Writing Requires Reading

…as my November-writing adventures make clear!

Assumed Audience: people following along with me as I try to write every day, or who are interested in writing generally

One of the things that has caught my attention as I have been working to write every day this month is that I can only get away with it because I have a certain amount of backlog” ideas-wise to draw on: things I have not written but have been thinking about for some time. This is particularly true for more essay-like kinds of content. I can whip up a blog post like this one easily enough: it’s entirely off the cuff, and entirely a kind of meta-commentary. That doesn’t translate into more substantial writing, though.

Saying something meaningful (especially if you want to say it well) requires more than just throwing out off-the-cuff thoughts like these. It requires thought, and more than that: it requires understanding — and understanding does not come cheaply or easily. Merely noodling on an idea rarely produces genuine insight.1 At least in my experience, actual learning requires interaction with the ideas of others. Novel perspectives are rare at best, and impossible in a vacuum. Without deep and wide reading, writing specifically, and thinking or ideating generally, is an exercise in reinventing the wheel — badly.

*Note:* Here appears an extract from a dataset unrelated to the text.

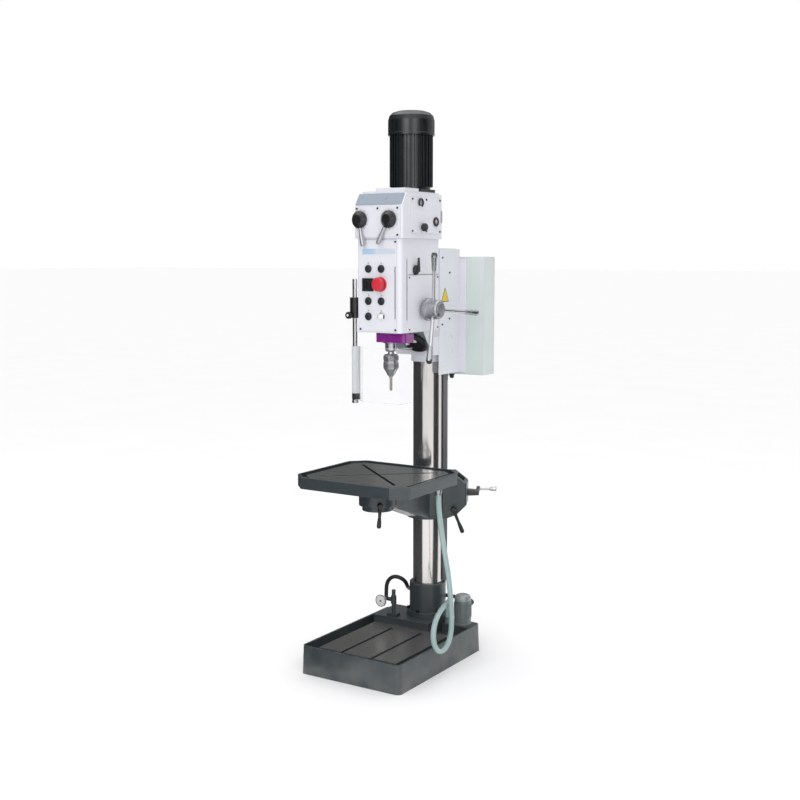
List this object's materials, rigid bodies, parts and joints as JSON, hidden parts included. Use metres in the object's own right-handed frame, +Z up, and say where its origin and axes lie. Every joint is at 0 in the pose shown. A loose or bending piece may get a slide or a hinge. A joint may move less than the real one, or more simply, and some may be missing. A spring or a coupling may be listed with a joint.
{
  "type": "column drilling machine",
  "caption": "Gear-head column drill press with a geared head, top motor, three-spoke feed, swinging table with crank lift, T-slot base, chip guard and coolant pump.",
  "frame": {"origin": "centre of the four foundation holes, on the underside of the base", "axes": "+Z up along the column, -Y towards the operator, +X to the operator's right where the feed handles are"},
  "size_m": [0.5785, 0.9044, 2.38],
  "materials": {
    "base_paint": "satin",
    "black_hose": "satin",
    "black_iron": "satin",
    "black_plastic": "satin",
    "cabinet_paint": "satin",
    "chrome": "polished",
    "clear_sheet": "clear",
    "column_steel": "polished",
    "fastener_steel": "satin",
    "head_paint": "satin",
    "machined_steel": "satin",
    "motor_paint": "satin",
    "pale_hose": "translucent",
    "panel_paint": "satin",
    "pump_paint": "satin",
    "purple_paint": "gloss",
    "red_plastic": "gloss",
    "table_iron": "machined",
    "tool_steel": "dark",
    "white_plastic": "gloss"
  },
  "bodies": {
    "machine": {"base_casting": "base_paint", "column_foot": "base_paint", "column_tube": "column_steel", "machine_screws": "fastener_steel", "head_casting": "head_paint", "gearbox_housing": "head_paint", "gearbox_lid": "head_paint", "front_panels": "panel_paint", "side_covers": "head_paint", "work_lamp": "black_plastic", "motor_housing": "motor_paint", "fan_cover": "motor_paint", "panel_bezels": "chrome", "guard_bracket": "black_iron", "cabinet_bracket": "head_paint", "cabinet": "cabinet_paint", "coolant_pump": "pump_paint", "coolant_stand": "black_iron", "drain_hose": "pale_hose", "coolant_hose": "black_hose"},
    "rack_ring": {"lift_rack": "column_steel"},
    "arm": {"table_arm": "base_paint"},
    "table_top": {"table": "table_iron", "table_pivot": "machined_steel", "drain_fitting": "chrome"},
    "lift_wheel": {"lift_gear": "machined_steel"},
    "crank_body": {"crank": "black_iron"},
    "crank_grip": {"crank_handle": "chrome"},
    "table_clamp_body": {"table_clamp": "black_plastic"},
    "column_clamp_body": {"column_clamp": "black_plastic"},
    "quill_body": {"quill": "machined_steel", "quill_collar": "purple_paint", "depth_rod": "machined_steel"},
    "spindle_body": {"spindle": "machined_steel", "chuck": "chrome", "twist_drill": "tool_steel"},
    "spindle_wheel": {"spindle_wheel_gear": "machined_steel"},
    "idler": {"idler_gears": "machined_steel"},
    "motor_shaft": {"motor_rotor": "machined_steel"},
    "feed_wheel": {"feed_shaft": "machined_steel", "feed_hub": "chrome", "feed_spokes": "chrome", "feed_grips": "chrome"},
    "left_selector": {"selector_left": "black_plastic"},
    "right_selector": {"selector_right": "black_plastic"},
    "feed_lever": {"feed_selector": "black_plastic"},
    "cover_latch": {"cover_knob": "black_plastic"},
    "main_switch": {"switch_knob": "black_plastic"},
    "stop": {"stop_button": "red_plastic"},
    "guard_slider": {"guard_rod": "chrome"},
    "guard": {"guard_post": "black_plastic", "guard_shield": "clear_sheet"},
    "guard_clamp": {"guard_knob": "black_plastic"},
    "door": {"cabinet_door": "cabinet_paint"},
    "coolant_tap": {"coolant_knob": "white_plastic"},
    "key_1": {"button_1": "black_plastic"},
    "key_2": {"button_2": "black_plastic"},
    "key_3": {"button_3": "black_plastic"},
    "key_4": {"button_4": "black_plastic"},
    "key_5": {"button_5": "black_plastic"}
  },
  "joints": [
    {"name": "arm_swing", "type": "hinge", "parent": "machine", "child": "rack_ring", "pos_m": [0, 0.29, 0.8], "axis": [0, 0, 1], "range_deg": [-90, 90], "deforming": ["drain_hose"]},
    {"name": "arm_raise", "type": "slide", "parent": "rack_ring", "child": "arm", "axis": [0, 0, 1], "range_m": [-0.28, 0.16], "deforming": ["drain_hose"]},
    {"name": "table_turn", "type": "hinge", "parent": "arm", "child": "table_top", "pos_m": [0, -0.121, 0.8], "axis": [0, 0, 1], "range_deg": [-90, 90], "deforming": ["drain_hose"]},
    {"name": "lift_turn", "type": "hinge", "parent": "arm", "child": "lift_wheel", "pos_m": [0.0996, 0.33645, 0.7474], "axis": [-0.4226, 0.9063, 0], "range_deg": [-415, 725]},
    {"name": "crank_turn", "type": "hinge", "parent": "arm", "child": "crank_body", "pos_m": [0.16858, 0.40171, 0.705], "axis": [0.9063, 0.4226, 0], "range_deg": [-2080, 3640]},
    {"name": "crank_grip_spin", "type": "hinge", "parent": "crank_body", "child": "crank_grip", "pos_m": [0.15774, 0.49596, 0.705], "axis": [0.9063, 0.4226, 0], "continuous": true},
    {"name": "table_clamp_turn", "type": "hinge", "parent": "arm", "child": "table_clamp_body", "pos_m": [0.052, -0.183, 0.733], "axis": [0.6392, -0.769, 0], "range_deg": [-50, 50]},
    {"name": "column_clamp_turn", "type": "hinge", "parent": "arm", "child": "column_clamp_body", "pos_m": [0.13677, 0.28537, 0.645], "axis": [0.4226, -0.9063, 0], "range_deg": [-50, 50]},
    {"name": "quill_feed", "type": "slide", "parent": "machine", "child": "quill_body", "axis": [0, 0, -1], "range_m": [0, 0.15], "stiffness_N_per_m": 500, "springref_m": -0.5},
    {"name": "feed_turn", "type": "hinge", "parent": "machine", "child": "feed_wheel", "pos_m": [0.15, 0.07, 1.543], "axis": [1, 0, 0], "range_deg": [0, 161]},
    {"name": "spindle_spin", "type": "hinge", "parent": "quill_body", "child": "spindle_body", "pos_m": [0, -0.017, 1.5], "axis": [0, 0, 1], "continuous": true},
    {"name": "spindle_wheel_spin", "type": "hinge", "parent": "machine", "child": "spindle_wheel", "pos_m": [0, -0.017, 1.87], "axis": [0, 0, 1], "continuous": true},
    {"name": "idler_spin", "type": "hinge", "parent": "machine", "child": "idler", "pos_m": [0.0443, 0.0726, 1.9], "axis": [0, 0, 1], "continuous": true},
    {"name": "motor_spin", "type": "hinge", "parent": "machine", "child": "motor_shaft", "pos_m": [0, 0.144, 2.1], "axis": [0, 0, 1], "continuous": true},
    {"name": "selector_left_turn", "type": "hinge", "parent": "machine", "child": "left_selector", "pos_m": [-0.087, -0.117, 1.917], "axis": [0, -1, 0], "range_deg": [-40, 15]},
    {"name": "selector_right_turn", "type": "hinge", "parent": "machine", "child": "right_selector", "pos_m": [0.057, -0.117, 1.917], "axis": [0, -1, 0], "range_deg": [-12, 45]},
    {"name": "feed_selector_turn", "type": "hinge", "parent": "machine", "child": "feed_lever", "pos_m": [0.107, 0.004, 1.709], "axis": [1, 0, 0], "range_deg": [-25, 25]},
    {"name": "cover_knob_turn", "type": "hinge", "parent": "machine", "child": "cover_latch", "pos_m": [0.123, 0.033, 1.886], "axis": [1, 0, 0], "range_deg": [0, 90]},
    {"name": "switch_turn", "type": "hinge", "parent": "machine", "child": "main_switch", "pos_m": [-0.054, -0.114, 1.648], "axis": [0, -1, 0], "range_deg": [0, 90]},
    {"name": "stop_press", "type": "slide", "parent": "machine", "child": "stop", "axis": [0, 1, 0], "range_m": [0, 0.005], "stiffness_N_per_m": 900},
    {"name": "guard_lift", "type": "slide", "parent": "machine", "child": "guard_slider", "axis": [0, 0, 1], "range_m": [-0.07, 0.05]},
    {"name": "guard_swing", "type": "hinge", "parent": "guard_slider", "child": "guard", "pos_m": [-0.136, -0.088, 1.27], "axis": [0, 0, 1], "range_deg": [-100, 0]},
    {"name": "guard_clamp_turn", "type": "hinge", "parent": "machine", "child": "guard_clamp", "pos_m": [-0.141, -0.109, 1.519], "axis": [0, -1, 0], "range_deg": [-45, 90]},
    {"name": "door_swing", "type": "hinge", "parent": "machine", "child": "door", "pos_m": [-0.107, 0.492, 1.5], "axis": [0, 0, 1], "range_deg": [0, 120]},
    {"name": "coolant_tap_turn", "type": "hinge", "parent": "machine", "child": "coolant_tap", "pos_m": [-0.152, 0.1396, 0.216], "axis": [0, -1, 0], "range_deg": [0, 180]},
    {"name": "button_1_press", "type": "slide", "parent": "machine", "child": "key_1", "axis": [0, 1, 0], "range_m": [0, 0.003], "stiffness_N_per_m": 600},
    {"name": "button_2_press", "type": "slide", "parent": "machine", "child": "key_2", "axis": [0, 1, 0], "range_m": [0, 0.003], "stiffness_N_per_m": 600},
    {"name": "button_3_press", "type": "slide", "parent": "machine", "child": "key_3", "axis": [0, 1, 0], "range_m": [0, 0.003], "stiffness_N_per_m": 600},
    {"name": "button_4_press", "type": "slide", "parent": "machine", "child": "key_4", "axis": [0, 1, 0], "range_m": [0, 0.003], "stiffness_N_per_m": 600},
    {"name": "button_5_press", "type": "slide", "parent": "machine", "child": "key_5", "axis": [0, 1, 0], "range_m": [0, 0.003], "stiffness_N_per_m": 600}
  ],
  "couplings": [
    {"joint": "lift_turn", "follows": "arm_raise", "rad_per_m": -45.045},
    {"joint": "crank_turn", "follows": "arm_raise", "rad_per_m": -225.22},
    {"joint": "feed_turn", "follows": "quill_feed", "rad_per_m": 18.587},
    {"joint": "idler_spin", "follows": "motor_spin", "ratio": -0.5},
    {"joint": "spindle_wheel_spin", "follows": "motor_spin", "ratio": 0.21429},
    {"joint": "spindle_spin", "follows": "motor_spin", "ratio": 0.21429}
  ]
}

I started work last week on an essay I’ve been batting around in my head for a while, about the specific contours of tech regulation. I look at what the two poles of the political spectrum (Elizabeth Warren and Josh Hawley) are suggesting at the moment and find both sets of proposals incredibly wanting. They seem to me to be missing very important aspects of the dynamics around tech companies and thus their proposals seem to me to be basically doomed to failure. But. As I started trying to tease this out, I immediately felt my lack of depth in the area. I have read some here. But not nearly enough to be able to write well or persuasively. There would be big obvious things I’m simply unaware of!

A blog — a public journal; there is a reason this site is sectioned the way it is! — can afford some of that, of course. A blog is, as yesterday’s relaunch post and indeed the new site title both suggest, just exactly the place for working through these kinds of partially-formed thoughts. Blog posts are not essays, and still less are they books. But they may still have a valuable place in the world. I may publish that piece which started out aspiring to be an essay in the next month, while intentionally not having polished or even truly finished it — because I can look at what the next six weeks hold and be quite confident that I will not be spending enough time reading in that interval to be ready to say something worth anyone’s listening to in the way of an essay.

I might be able to start a little conversation among the folks who read this site, though, and in so doing learn some of the many things I need to learn in order to be able to say something genuinely meaningful. And along the way, perhaps — just perhaps, but perhaps indeed! — the conversation and the thinking out loud will also produce something helpful not only to me but to others.